Freshman Gabriela Santos, 19, a mass communications major from Puerto Rico, said her understanding of human trafficking is much broader due to the course.
“Speakers are giving me a perspective that not every case of trafficking is the same,” Santos said.
That’s part of what Lawson hopes to achieve with the course developed over a year ago. Lawson, a Loyola graduate, is the Marion M. and John S. Stokes Jr. Visiting Professor in Race and Culture in the Media School of Communication and Design. He has arranged anti-trafficking speakers from police task forces in Houston and Miami and from the Houston Mayor’s Office of Anti-Trafficking.
Texas and Mississippi are among the top states for human trafficking, Lawson discovered, and Louisiana created the Governor’s Office of Human Trafficking Prevention a year ago.

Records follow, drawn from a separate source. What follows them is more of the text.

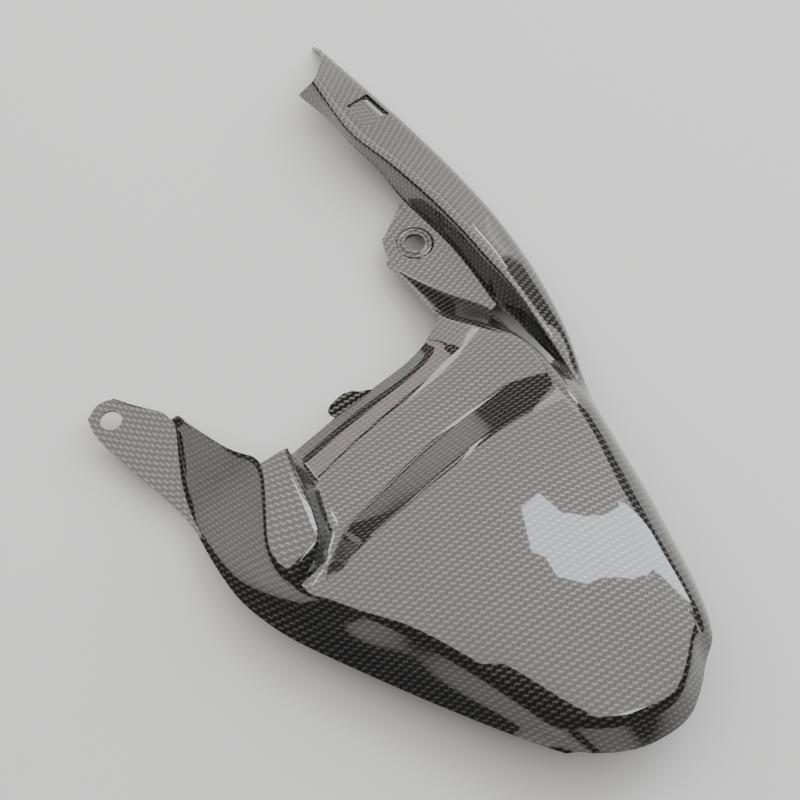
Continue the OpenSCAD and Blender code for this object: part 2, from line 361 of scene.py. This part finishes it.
def ridge(tree, place, middle, reach):
    """A soft ridge, one high at the middle of a cell and gone at its reach."""
    away = maths(tree, "ABSOLUTE", maths(tree, "SUBTRACT", place, middle))
    fade = add(tree, "ShaderNodeMapRange", interpolation_type="SMOOTHSTEP")
    fade.inputs["From Min"].default_value = reach
    fade.inputs["From Max"].default_value = 0.0
    tree.links.new(away, fade.inputs["Value"])
    return fade.outputs["Result"]


def even_cell(tree, a, b):
    """One in the even cells of a checkerboard, nought in the odd ones."""
    cells = maths(tree, "ADD", maths(tree, "FLOOR", a), maths(tree, "FLOOR", b))
    return maths(tree, "SUBTRACT", 1.0, maths(tree, "FLOORED_MODULO", cells, 2.0))


def weave_group():
    tree = bpy.data.node_groups.new("plain_weave", "ShaderNodeTree")
    inputs_of(tree, (("Cloth", "NodeSocketVector", None), ("Tow Width", "NodeSocketFloat", 0.0026),
                     ("Lay", "NodeSocketFloat", 0.0), ("Cross Tow Highlight", "NodeSocketFloat", 0.4)))
    tree.interface.new_socket(name="Shade", in_out="OUTPUT", socket_type="NodeSocketFloat")
    tree.interface.new_socket(name="Height", in_out="OUTPUT", socket_type="NodeSocketFloat")
    start, end = add(tree, "NodeGroupInput"), add(tree, "NodeGroupOutput")
    turned = add(tree, "ShaderNodeVectorRotate", rotation_type="Z_AXIS")
    tree.links.new(start.outputs["Cloth"], turned.inputs["Vector"])
    tree.links.new(start.outputs["Lay"], turned.inputs["Angle"])
    parts = add(tree, "ShaderNodeSeparateXYZ")
    tree.links.new(turned.outputs[0], parts.inputs[0])
    a = maths(tree, "DIVIDE", parts.outputs["X"], start.outputs["Tow Width"])
    b = maths(tree, "DIVIDE", parts.outputs["Y"], start.outputs["Tow Width"])
    in_a, in_b = maths(tree, "FRACT", a), maths(tree, "FRACT", b)
    later_a, later_b = maths(tree, "ADD", a, -0.5), maths(tree, "ADD", b, 0.5)
    crown_a = maths(tree, "SINE", maths(tree, "MULTIPLY", in_a, math.pi))
    crown_b = maths(tree, "SINE", maths(tree, "MULTIPLY", in_b, math.pi))
    # Painted highlight: a bright dash along the middle of each raised tow of one set.
    painted_dash = maths(tree, "MULTIPLY", even_cell(tree, a, b), ridge(tree, in_a, 0.5, 0.38))
    painted_dash = maths(tree, "MULTIPLY", painted_dash, ridge(tree, in_b, 0.5, 0.8))
    # Painted highlight: a thin, dimmer stroke on the other set's tows, scaled by the cross-tow
    # input.
    painted_stroke = maths(tree, "MULTIPLY", even_cell(tree, later_a, later_b),
                   ridge(tree, maths(tree, "FRACT", later_b), 0.5, 0.26))
    dimmed = maths(tree, "MULTIPLY", painted_stroke, start.outputs["Cross Tow Highlight"])
    tree.links.new(maths(tree, "ADD", painted_dash, dimmed), end.inputs["Shade"])
    tree.links.new(maths(tree, "MULTIPLY", crown_a, crown_b), end.inputs["Height"])
    return tree


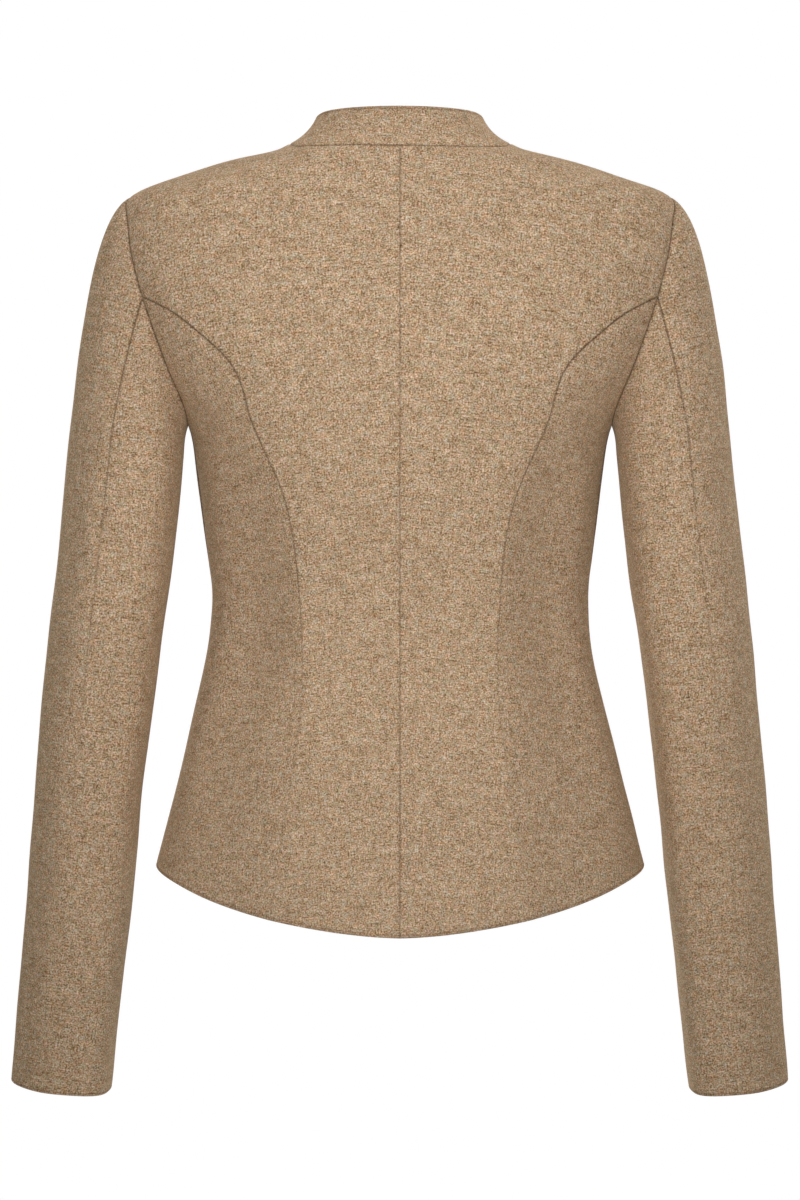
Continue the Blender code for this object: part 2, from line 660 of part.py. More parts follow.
def main():
    for thing in list(bpy.data.objects):
        bpy.data.objects.remove(thing)
    loden, horn = make_material(*LODEN), make_material(*HORN)
    pattern, edge = body_pattern()

    loop = armhole_loop(edge)
    grid = sleeve_grid(loop)
    normals = grid_normals(grid, closed=True)
    seam_offsets = np.array([mitre(loop[i][1], normals[0, i], CLOTH) for i in range(len(loop))])
    marks = np.cumsum([0, ARMHOLE_UPPER_CELLS, ARMHOLE_LOWER_CELLS, ARMHOLE_LOWER_CELLS, ARMHOLE_UPPER_CELLS])
    round_loop = np.concatenate([seam_offsets, seam_offsets[:1]])
    armhole_offsets = {
        "back_upper": round_loop[marks[0]:marks[1] + 1],
        "back_lower": round_loop[marks[1]:marks[2] + 1],
        "front_lower": round_loop[marks[2]:marks[3] + 1][::-1],
        "front_upper": round_loop[marks[3]:marks[4] + 1][::-1],
    }

    base, base_normals = collar_base()
    collar = collar_grid(base, base_normals)
    collar_normals = grid_normals(collar)
    middle = len(base) // 2
    if collar_normals[0, middle] @ base_normals[middle] < 0:
        collar_normals = -collar_normals
    neck = np.array([mitre(n, own, CLOTH) for n, own in zip(base_normals, collar_normals[0])])
    front_neck = neck[:NECK_CELLS + 1][::-1]
    neck_offsets = {"back": neck[NECK_CELLS:middle + 1][::-1], "front": front_neck}

    build_body(pattern, edge, armhole_offsets, neck_offsets, loden)
    build_sleeves(loop, grid, normals, seam_offsets, loden)
    collar_offsets = -collar_normals * COLLAR_CLOTH
    collar_offsets[0] = neck
    cloth_piece("collar", collar, collar_offsets, loden)
    build_buttons(horn)


main()
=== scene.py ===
import math

import bpy
import numpy as np
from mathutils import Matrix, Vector


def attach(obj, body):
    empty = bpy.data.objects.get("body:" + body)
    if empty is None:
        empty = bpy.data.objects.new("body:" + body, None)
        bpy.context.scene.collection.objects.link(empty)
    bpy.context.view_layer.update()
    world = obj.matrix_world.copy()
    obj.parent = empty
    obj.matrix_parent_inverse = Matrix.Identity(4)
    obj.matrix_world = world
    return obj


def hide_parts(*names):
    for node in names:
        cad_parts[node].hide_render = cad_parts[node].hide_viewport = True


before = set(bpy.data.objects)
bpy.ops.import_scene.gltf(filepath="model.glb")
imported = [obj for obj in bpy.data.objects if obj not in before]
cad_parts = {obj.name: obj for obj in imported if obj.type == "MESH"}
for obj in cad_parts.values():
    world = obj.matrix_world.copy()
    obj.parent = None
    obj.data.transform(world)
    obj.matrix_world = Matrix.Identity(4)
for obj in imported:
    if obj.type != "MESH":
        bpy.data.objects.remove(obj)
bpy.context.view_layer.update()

mm = 0.001  # the tables below are in millimetres
cloth = {
    "thickness": 2.2,
    "collarThickness": 2.8,
    "hemDepth": 32.0,  # how far the cloth is turned up inside a hem
    "hemThickness": 1.1,  # what the turned-up cloth adds
    "seamDepth": 0.85,  # how far the cloth rolls in at its strongest seam
    "seamWidth": 2.1,
    "leastRoll": 0.25,  # share of that depth at a seam that hardly shows
    "innerRoll": 0.4,  # share of the roll that the inside follows
    "seamShadow": 0.7,  # width of the shadow line painted along a seam, where the stitches draw the cloth in
    "pressLine": 2.0,  # the fine line along a pressed edge, from that edge
    "pressDepth": 0.28,
    "pressWidth": 0.32,
    "pressShade": 0.42,  # width of the shadow line painted along it
    "rounding": 1.3,  # how far in from an edge its rounding starts
    "edgeShadow": 1.1,  # how far in from an edge shade is painted on it
    "mitreReach": 10.0,  # how far in the cloth turns to the way it shares with its neighbour
    "leastSlant": 0.25,  # the most that a slanting grid shortens a distance from its border
    "cell": 3.4,  # size of the grid's cells
}
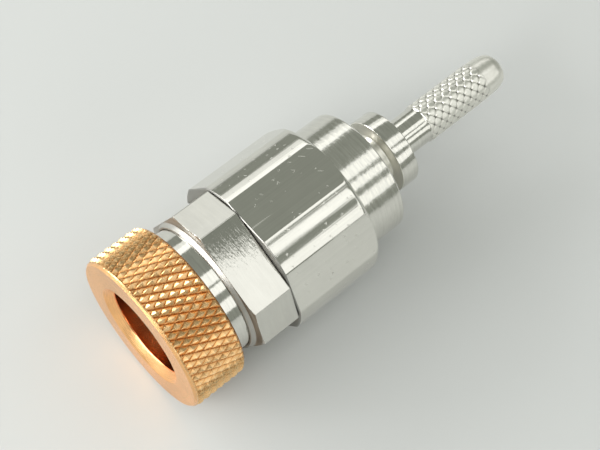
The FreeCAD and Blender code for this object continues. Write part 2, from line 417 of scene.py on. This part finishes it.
def polished_nickel():
    """Bright nickel with drawn lines along the bar, fine scratches and a few nicks."""
    f = Finish("polished_nickel")
    drawn = f.noise(f.coords((30, 3400, 3400)), 1.0, 3.0, 0.6)
    scratch = f.noise(f.coords((22, 1700, 1700)), 1.0, 1.0)
    lines = f.fit(scratch, 0.735, 0.75, 0.0, 0.6)
    turned = f.add("ShaderNodeMapping", {"Vector": f.coords(), "Rotation": (0, 0, 0.7)})
    short = f.add("ShaderNodeMapping", {
        "Vector": turned.outputs["Vector"], "Scale": (420, 3200, 3200)}).outputs["Vector"]
    cuts = f.fit(f.noise(short, 1.0, 1.0), 0.75, 0.765, 0.0, 0.6)
    warp = f.add("ShaderNodeTexNoise", {"Vector": f.coords(), "Scale": 5200.0}).outputs["Color"]
    shifted = f.add("ShaderNodeVectorMath", {0: f.coords((1150, 1500, 1500)), 1: warp},
                    operation="ADD")
    cells = f.add("ShaderNodeTexVoronoi", {"Vector": shifted.outputs["Vector"], "Scale": 1.0})
    chosen = f.fit(cells.outputs["Color"], 0.67, 0.68, 0.0, 1.0)
    spot = f.fit(cells.outputs["Distance"], 0.10, 0.20, 1.0, 0.0)
    nicks = f.math("MULTIPLY", chosen, spot)
    wear = f.math("MAXIMUM", nicks, f.math("MAXIMUM", lines, cuts))
    shade_of = f.fit(drawn, 0.3, 0.7, 0.94, 1.0)
    f.set(Base_Color=f.multiply(cloudy(f, NICKEL, 0.03), shade_of), Metallic=1.0)
    shine = f.fit(drawn, 0.3, 0.7, 0.06, 0.12)
    f.set(Roughness=f.math("ADD", shine, f.math("MULTIPLY", wear, 0.4)))
    dented = f.bump(f.math("MULTIPLY", wear, -1.0), 8e-6)
    f.set(Normal=f.bump(drawn, 8e-6, dented))
    return f.material


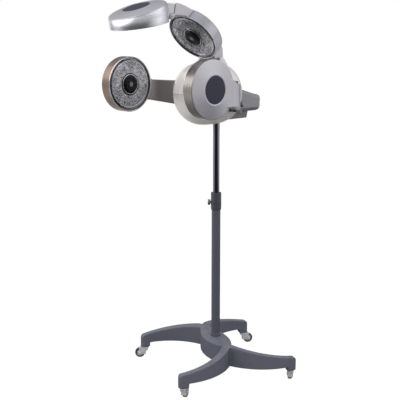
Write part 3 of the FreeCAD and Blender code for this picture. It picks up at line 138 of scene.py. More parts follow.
class PodSettings(bpy.types.PropertyGroup):
    """Sizes and colours of the heater pods."""
    radius: length_property("Pod radius", "Outside of the metal band", 0.112)
    band_wall: length_property("Band wall", "Wall of the metal band", 0.003)
    ring_radius: length_property("Ring radius", "Outside of the bright inner ring", 0.097)
    hub_radius: length_property("Hub radius", "Black hub in the middle", 0.036)
    dish_depth: length_property("Dish depth", "Reflector depth at the hub", 0.024)
    lamp_radius: length_property("Lamp radius", "Centre line of the ring lamp", 0.066)
    tube_radius: length_property("Tube radius", "Glass tube of the ring lamp", 0.005)
    segments: IntProperty(name="Segments", description="Steps round a turned piece", default=128,
                          min=24)
    silver: colour_property("Cover", "Metallic paint of the covers", 194, 193, 201)
    # Painted shade: the left cover and its arm get a darker, warmer copy of the cover paint, standing
    # in for the shade and dark reflections on that side
    shaded_cover: colour_property("Warm cover", "Metallic paint of the left cover and its arm", 178, 172, 168)
    # Painted light: the four bands are one brushed metal, and their four tones stand in for how each
    # band is lit and what it reflects, darker and browner on the left, lighter on the upper and top
    # bands
    band: colour_property("Band", "Brushed metal of the right band", 172, 166, 160)
    band_left_shaded: colour_property("Warm band", "Brushed metal of the left band", 160, 137, 126)
    band_upper_lit: colour_property("Cool band", "Brushed metal of the upper band", 196, 196, 204)
    band_top_lit: colour_property("Light band", "Brushed metal of the top band", 240, 240, 248)
    disc: colour_property("Disc", "Slate disc on the cover", 56, 58, 72)
    hub: colour_property("Hub", "Black plastic of the hub", 12, 13, 17)


class BoxSettings(bpy.types.PropertyGroup):
    """Colours of the control box."""
    silver: colour_property("Box", "Satin paint of the control box", 138, 139, 143)
    plinth: colour_property("Plinth", "Paint of the lower box", 112, 110, 112)


class StageSettings(bpy.types.PropertyGroup):
    """Camera and lamps."""
    camera_at: FloatVectorProperty(name="Camera", description="Place of the camera", size=3,
                                   subtype="TRANSLATION", unit="LENGTH",
                                   default=(2.427, -2.524, 1.478))
    camera_towards: FloatVectorProperty(name="View", description="Direction of the camera",
                                        size=3, subtype="DIRECTION",
                                        default=(-0.693, 0.693, -0.200))
    lens: FloatProperty(name="Lens", description="Focal length", default=75.4, unit="CAMERA")
    key_power: FloatProperty(name="Key lamp", description="Power of the key lamp", default=46.0,
                             unit="POWER")
    fill_power: FloatProperty(name="Fill lamp", description="Power of the fill lamp",
                              default=3.0, unit="POWER")


# ---- node tools -------------------------------------------------------------------------
def shader_node(tree, kind, **settings):
    made = tree.nodes.new("ShaderNode" + kind)
    for key, value in settings.items():
        setattr(made, key, value)
    return made


def wire(tree, source, target):
    tree.links.new(source, target)


def feed(tree, socket, value):
    """Link a socket, or set it where the value is a plain number or colour."""
    if isinstance(value, bpy.types.NodeSocket):
        tree.links.new(value, socket)
    else:
        socket.default_value = value


def feed_all(tree, made, values):
    for label, value in values.items():
        feed(tree, made.inputs[label], value)


def calc(tree, operation, first, second=0.5, third=0.0, clamp=False):
    made = shader_node(tree, "Math", operation=operation, use_clamp=clamp)
    for socket, value in zip(made.inputs, (first, second, third)):
        feed(tree, socket, value)
    return made.outputs[0]


def remap(tree, value, low, high, to_low=0.0, to_high=1.0, smooth=False):
    made = shader_node(tree, "MapRange", clamp=True)
    if smooth:
        made.interpolation_type = "SMOOTHSTEP"
    for socket, given in zip(made.inputs, (value, low, high, to_low, to_high)):
        feed(tree, socket, given)
    return made.outputs[0]


def blend_colours(tree, factor, first, second):
    made = shader_node(tree, "Mix", data_type="RGBA", blend_type="MIX")
    for index, value in ((0, factor), (6, first), (7, second)):
        feed(tree, made.inputs[index], value)
    return made.outputs[2]


def overlay(tree, base, mask, share, colour):
    """Lay a share of a colour over a base where a mask is high."""
    return blend_colours(tree, calc(tree, "MULTIPLY", mask, share), base, colour)


def object_place(tree):
    return shader_node(tree, "TexCoord").outputs["Object"]


def one_axis(tree, vector, index):
    split = shader_node(tree, "SeparateXYZ")
    wire(tree, vector, split.inputs[0])
    return split.outputs[index]


def dot(tree, first, second):
    made = shader_node(tree, "VectorMath", operation="DOT_PRODUCT")
    feed(tree, made.inputs[0], first)
    feed(tree, made.inputs[1], second)
    return made.outputs["Value"]


def noise(tree, vector, scale, detail, roughness=0.5):
    made = shader_node(tree, "TexNoise")
    feed_all(tree, made, {"Vector": vector, "Scale": scale, "Detail": detail,
                          "Roughness": roughness})
    return made.outputs[0]


def cells(tree, feature, scale, output="Distance", **values):
    made = shader_node(tree, "TexVoronoi", feature=feature)
    feed_all(tree, made, {"Vector": object_place(tree), "Scale": scale, **values})
    return made.outputs[output]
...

Lawson earned a master’s in international media producing from New York University’s Tisch School of the Arts and has been an adjunct professor at ESRA International Film Schools. Lawson returned to New Orleans in 2021 after living in New York working for network morning shows during COVID. A Loyola classmate mentioned the Loyola opening just as Lawson was considering a career move.
Now teaching advanced reporting and this human trafficking elective, Lawson said he can offer students substance and real-world relatability.
“Through this project, students will raise awareness about the slavery suffered by vulnerable people around the world – and open eyes to the possibilities that the creative use of technology can bring,” Lawson said. “This class is about making media that matters.”
Loyola students, who partner with students from the Universidad Austral in Argentina, are assigned different countries, write papers, create videos and ultimately unveil an interactive map “that details the travels of people who are trafficked (across the Americas), addresses international rights and protocols in each country and hopefully spurs change to eventually better protect those who are trafficked.”
“I want students to understand how all this relates,” Lawson said. “There’s no one way someone can be trafficked. People think that trafficking is just sex trafficking, and it’s not. I showed them you could go to one of these cantinas where we go on Taco Tuesday, and the workers there might be trafficked.”
He considers trafficked people a forgotten population and hopes this course brings the issue to the forefront.
“I feel like this class has a bigger purpose,” Lawson said. “When we finish, I want this class to be seen nationally, if not internationally. I will push to make sure that will happen, even if I have to use my resources on ‘Good Morning America’ and the ‘Today’ show.”